Given entries:
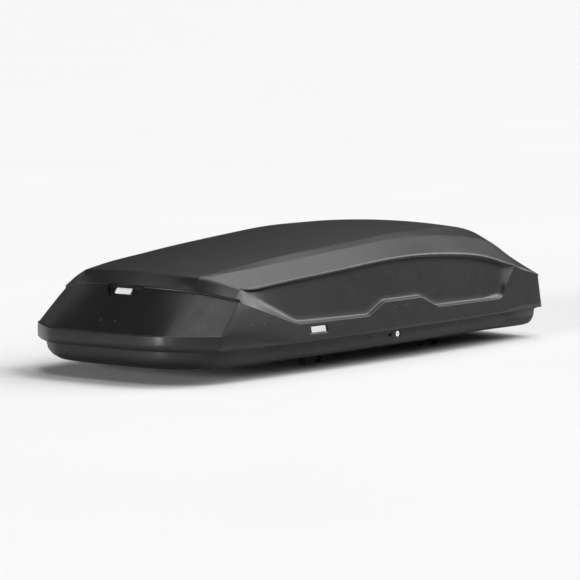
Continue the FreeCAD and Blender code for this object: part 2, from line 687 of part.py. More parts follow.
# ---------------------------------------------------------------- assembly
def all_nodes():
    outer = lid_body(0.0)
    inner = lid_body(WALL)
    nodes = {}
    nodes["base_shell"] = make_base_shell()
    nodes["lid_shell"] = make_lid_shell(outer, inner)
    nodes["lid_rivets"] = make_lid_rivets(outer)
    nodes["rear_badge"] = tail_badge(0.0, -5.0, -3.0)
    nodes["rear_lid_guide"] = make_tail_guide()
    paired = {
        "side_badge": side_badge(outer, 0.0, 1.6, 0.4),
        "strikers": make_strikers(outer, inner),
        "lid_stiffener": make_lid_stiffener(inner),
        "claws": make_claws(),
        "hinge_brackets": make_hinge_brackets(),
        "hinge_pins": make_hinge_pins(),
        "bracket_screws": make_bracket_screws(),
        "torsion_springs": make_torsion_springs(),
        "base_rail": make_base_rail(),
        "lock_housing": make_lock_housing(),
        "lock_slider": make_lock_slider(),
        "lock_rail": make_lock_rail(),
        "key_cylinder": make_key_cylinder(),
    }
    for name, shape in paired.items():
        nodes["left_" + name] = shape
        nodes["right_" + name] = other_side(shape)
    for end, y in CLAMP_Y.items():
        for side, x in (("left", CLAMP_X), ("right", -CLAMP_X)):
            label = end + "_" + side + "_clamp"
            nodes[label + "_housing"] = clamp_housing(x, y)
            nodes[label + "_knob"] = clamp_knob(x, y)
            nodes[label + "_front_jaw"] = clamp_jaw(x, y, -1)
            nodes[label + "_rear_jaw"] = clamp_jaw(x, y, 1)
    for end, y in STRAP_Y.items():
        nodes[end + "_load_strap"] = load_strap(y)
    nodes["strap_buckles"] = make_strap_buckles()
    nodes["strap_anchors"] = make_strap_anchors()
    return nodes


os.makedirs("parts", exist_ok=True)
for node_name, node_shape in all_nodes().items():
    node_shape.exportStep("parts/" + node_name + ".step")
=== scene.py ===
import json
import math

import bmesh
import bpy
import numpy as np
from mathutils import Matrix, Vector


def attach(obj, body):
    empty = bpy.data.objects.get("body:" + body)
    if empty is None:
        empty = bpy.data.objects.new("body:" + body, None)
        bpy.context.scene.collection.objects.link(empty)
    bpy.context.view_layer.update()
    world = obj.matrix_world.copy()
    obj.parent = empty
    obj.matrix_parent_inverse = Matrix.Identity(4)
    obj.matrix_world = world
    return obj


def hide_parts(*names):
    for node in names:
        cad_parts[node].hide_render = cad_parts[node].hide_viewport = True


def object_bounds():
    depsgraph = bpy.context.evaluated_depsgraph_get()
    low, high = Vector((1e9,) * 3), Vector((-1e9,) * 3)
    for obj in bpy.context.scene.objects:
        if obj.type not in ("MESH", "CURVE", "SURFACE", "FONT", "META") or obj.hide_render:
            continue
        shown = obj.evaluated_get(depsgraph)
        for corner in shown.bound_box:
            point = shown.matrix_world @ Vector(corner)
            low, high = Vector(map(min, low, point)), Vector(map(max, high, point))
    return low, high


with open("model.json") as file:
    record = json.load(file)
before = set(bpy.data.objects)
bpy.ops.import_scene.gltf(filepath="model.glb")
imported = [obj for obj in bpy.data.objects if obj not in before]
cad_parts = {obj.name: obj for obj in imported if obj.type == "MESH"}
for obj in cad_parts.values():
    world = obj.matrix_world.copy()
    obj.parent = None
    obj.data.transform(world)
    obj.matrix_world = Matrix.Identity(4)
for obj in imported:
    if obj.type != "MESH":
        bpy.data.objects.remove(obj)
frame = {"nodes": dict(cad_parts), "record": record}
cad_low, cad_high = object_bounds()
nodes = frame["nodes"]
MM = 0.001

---

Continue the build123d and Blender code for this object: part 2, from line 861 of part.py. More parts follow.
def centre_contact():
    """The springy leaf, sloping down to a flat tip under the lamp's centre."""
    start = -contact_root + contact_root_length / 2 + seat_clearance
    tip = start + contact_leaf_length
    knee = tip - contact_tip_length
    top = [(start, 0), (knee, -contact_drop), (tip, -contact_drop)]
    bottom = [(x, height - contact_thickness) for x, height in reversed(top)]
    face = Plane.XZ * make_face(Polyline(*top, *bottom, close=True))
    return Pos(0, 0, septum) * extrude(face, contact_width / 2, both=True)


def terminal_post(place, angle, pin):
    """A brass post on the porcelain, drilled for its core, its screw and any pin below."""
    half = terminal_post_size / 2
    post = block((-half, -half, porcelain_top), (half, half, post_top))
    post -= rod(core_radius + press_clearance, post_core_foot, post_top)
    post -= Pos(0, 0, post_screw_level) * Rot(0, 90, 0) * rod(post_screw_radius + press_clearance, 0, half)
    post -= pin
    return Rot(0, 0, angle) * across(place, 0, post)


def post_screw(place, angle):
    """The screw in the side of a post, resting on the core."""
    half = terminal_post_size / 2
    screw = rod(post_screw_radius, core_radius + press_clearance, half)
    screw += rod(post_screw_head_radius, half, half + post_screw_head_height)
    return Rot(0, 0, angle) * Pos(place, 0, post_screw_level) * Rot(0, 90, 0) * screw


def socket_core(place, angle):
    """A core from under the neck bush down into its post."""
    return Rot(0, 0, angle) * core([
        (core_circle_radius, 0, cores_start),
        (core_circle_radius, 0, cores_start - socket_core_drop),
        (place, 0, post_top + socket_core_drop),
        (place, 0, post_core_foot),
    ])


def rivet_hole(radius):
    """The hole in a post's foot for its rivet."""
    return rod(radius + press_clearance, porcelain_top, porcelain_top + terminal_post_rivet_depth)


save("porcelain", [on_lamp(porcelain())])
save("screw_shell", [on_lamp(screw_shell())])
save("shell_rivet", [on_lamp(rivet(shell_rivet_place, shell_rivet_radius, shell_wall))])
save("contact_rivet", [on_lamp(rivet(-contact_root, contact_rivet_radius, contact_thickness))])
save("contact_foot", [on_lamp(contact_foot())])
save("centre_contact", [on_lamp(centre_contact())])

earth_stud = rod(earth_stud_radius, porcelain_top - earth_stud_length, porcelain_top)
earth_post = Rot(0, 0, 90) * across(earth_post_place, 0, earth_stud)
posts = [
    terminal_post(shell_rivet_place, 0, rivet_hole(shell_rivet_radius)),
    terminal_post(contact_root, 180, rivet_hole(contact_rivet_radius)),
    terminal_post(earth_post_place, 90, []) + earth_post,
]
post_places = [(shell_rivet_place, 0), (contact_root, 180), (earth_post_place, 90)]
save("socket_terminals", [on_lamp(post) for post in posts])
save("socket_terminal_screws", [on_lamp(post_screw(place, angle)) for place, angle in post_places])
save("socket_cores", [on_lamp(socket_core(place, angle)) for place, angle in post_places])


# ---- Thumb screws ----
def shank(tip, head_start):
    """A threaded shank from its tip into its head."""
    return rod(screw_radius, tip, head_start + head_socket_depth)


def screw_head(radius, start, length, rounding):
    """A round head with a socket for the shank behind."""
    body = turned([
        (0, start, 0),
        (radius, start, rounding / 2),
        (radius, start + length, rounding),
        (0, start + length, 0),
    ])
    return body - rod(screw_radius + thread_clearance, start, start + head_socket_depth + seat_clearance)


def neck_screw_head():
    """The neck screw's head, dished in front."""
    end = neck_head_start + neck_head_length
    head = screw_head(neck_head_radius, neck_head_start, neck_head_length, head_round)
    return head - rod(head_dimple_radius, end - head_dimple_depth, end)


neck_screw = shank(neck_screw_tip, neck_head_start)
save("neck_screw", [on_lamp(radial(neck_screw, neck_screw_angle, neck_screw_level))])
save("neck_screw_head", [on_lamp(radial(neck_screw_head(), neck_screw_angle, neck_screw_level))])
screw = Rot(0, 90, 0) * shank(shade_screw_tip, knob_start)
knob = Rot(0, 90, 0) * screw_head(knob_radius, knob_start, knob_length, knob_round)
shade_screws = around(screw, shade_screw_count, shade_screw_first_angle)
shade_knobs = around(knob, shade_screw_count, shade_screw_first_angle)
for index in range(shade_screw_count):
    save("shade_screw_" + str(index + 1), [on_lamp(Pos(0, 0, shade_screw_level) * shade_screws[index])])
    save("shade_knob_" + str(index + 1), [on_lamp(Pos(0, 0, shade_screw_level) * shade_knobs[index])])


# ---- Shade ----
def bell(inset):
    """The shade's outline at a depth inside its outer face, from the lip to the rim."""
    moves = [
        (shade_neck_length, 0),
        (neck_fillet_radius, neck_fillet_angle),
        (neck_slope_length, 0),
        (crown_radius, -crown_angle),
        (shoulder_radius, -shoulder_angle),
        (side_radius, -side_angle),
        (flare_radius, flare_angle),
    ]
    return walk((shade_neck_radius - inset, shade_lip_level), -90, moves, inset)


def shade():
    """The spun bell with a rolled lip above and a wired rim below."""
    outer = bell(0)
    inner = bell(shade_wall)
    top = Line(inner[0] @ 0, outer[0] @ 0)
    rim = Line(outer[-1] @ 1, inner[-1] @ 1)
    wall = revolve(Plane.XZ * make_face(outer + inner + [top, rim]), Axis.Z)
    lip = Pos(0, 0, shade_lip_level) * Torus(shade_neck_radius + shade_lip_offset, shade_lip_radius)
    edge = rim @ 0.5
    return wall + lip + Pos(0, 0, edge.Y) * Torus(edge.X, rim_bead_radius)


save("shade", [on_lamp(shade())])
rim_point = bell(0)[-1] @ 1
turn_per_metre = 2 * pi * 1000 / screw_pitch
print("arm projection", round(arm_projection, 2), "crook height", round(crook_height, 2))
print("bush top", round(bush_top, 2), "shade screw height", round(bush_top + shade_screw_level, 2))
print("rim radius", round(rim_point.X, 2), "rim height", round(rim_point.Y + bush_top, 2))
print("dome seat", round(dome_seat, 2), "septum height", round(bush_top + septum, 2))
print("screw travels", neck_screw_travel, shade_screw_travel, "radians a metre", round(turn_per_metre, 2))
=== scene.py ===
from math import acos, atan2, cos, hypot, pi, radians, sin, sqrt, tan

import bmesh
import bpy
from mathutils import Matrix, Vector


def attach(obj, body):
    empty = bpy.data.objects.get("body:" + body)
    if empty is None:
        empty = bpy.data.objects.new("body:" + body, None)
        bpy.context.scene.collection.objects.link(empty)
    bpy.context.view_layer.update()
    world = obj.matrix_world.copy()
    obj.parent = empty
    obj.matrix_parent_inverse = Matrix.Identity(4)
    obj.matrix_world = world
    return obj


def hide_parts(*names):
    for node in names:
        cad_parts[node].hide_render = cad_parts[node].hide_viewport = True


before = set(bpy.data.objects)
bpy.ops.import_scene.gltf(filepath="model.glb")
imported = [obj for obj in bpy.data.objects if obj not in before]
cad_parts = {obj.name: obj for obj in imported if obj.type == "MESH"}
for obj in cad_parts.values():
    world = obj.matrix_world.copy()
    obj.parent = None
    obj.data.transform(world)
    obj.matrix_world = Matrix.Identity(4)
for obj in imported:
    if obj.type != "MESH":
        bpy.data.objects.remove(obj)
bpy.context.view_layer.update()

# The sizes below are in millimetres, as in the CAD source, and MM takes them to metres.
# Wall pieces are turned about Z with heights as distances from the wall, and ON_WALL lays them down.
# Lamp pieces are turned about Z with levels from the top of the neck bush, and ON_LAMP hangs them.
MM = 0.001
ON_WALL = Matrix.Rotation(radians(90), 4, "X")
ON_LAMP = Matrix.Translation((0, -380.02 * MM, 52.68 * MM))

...

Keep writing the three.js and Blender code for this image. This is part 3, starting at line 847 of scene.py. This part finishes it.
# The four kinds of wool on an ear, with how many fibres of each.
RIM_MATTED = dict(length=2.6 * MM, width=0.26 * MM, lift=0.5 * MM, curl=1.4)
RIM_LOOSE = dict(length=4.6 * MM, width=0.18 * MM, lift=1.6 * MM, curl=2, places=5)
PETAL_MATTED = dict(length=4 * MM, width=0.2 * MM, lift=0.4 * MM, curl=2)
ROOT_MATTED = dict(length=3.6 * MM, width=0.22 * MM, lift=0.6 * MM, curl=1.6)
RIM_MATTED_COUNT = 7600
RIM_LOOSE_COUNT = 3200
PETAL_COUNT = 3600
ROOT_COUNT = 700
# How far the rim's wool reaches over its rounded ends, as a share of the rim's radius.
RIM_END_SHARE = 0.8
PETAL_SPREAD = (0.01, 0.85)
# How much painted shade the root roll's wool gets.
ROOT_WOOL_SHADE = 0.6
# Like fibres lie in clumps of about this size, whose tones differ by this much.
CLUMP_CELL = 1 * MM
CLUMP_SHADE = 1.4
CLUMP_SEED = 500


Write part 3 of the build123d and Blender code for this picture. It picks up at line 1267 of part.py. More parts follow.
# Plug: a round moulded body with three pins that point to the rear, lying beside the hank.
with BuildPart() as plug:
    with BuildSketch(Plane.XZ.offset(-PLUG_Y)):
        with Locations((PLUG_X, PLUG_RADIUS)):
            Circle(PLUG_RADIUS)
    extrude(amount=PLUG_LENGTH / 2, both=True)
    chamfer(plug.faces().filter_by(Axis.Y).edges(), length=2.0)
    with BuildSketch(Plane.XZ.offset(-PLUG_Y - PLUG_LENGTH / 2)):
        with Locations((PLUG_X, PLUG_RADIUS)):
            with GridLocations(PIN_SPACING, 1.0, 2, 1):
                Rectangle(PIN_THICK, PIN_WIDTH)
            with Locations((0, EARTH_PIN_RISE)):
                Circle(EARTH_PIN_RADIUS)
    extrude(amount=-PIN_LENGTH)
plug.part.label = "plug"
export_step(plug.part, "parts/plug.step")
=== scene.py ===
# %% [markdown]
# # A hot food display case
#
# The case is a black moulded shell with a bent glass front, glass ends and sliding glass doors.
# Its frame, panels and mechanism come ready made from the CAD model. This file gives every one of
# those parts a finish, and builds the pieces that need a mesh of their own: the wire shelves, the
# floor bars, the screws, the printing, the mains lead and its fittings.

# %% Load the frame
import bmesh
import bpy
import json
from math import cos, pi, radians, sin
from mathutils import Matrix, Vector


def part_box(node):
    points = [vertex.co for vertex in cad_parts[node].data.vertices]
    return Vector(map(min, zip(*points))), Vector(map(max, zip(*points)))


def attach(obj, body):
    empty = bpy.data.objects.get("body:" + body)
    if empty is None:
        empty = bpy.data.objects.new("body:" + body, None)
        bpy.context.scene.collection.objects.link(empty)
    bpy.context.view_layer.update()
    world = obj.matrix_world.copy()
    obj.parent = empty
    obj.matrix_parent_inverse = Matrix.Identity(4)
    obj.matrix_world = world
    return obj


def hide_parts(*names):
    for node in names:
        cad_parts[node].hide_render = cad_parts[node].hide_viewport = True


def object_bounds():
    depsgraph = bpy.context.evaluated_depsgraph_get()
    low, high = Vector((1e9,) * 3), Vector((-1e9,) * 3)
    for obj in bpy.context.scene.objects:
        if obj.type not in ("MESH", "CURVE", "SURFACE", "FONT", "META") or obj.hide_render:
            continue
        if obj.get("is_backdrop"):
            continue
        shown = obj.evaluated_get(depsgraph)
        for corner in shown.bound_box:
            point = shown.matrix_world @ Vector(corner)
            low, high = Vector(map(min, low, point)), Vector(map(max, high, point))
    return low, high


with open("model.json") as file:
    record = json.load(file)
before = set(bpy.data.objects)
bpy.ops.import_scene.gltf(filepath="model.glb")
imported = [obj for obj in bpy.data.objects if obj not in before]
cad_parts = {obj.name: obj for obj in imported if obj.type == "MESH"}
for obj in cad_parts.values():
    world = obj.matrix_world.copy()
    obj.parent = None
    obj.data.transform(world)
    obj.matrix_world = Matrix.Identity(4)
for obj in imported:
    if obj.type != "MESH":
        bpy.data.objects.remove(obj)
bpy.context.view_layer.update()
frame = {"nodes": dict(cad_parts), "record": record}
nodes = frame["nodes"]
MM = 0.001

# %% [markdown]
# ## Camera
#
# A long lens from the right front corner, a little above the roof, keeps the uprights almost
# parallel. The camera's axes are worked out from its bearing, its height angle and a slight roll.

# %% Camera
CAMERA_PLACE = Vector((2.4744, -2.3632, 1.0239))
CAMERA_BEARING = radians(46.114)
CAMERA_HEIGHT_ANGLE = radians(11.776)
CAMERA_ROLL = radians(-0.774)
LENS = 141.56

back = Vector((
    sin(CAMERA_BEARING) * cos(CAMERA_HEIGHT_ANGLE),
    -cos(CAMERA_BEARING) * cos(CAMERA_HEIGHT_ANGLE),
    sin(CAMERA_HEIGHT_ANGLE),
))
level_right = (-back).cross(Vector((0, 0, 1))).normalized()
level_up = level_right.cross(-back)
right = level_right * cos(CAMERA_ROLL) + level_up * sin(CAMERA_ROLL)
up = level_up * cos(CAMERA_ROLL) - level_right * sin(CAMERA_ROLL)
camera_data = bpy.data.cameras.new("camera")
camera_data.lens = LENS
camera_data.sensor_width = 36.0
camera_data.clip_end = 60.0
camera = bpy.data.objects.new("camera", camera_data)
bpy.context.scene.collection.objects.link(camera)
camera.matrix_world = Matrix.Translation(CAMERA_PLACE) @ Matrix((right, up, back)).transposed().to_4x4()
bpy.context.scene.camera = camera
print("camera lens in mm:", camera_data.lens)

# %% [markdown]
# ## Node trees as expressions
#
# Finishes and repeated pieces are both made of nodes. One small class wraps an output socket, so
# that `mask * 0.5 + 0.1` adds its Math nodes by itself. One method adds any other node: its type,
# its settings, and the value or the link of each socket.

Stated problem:
Which lines above hold the word "More"? Copy each of them.

Solution to the exercise:
Continue the FreeCAD and Blender code for this object: part 2, from line 687 of part.py. More parts follow.
Continue the build123d and Blender code for this object: part 2, from line 861 of part.py. More parts follow.
Write part 3 of the build123d and Blender code for this picture. It picks up at line 1267 of part.py. More parts follow.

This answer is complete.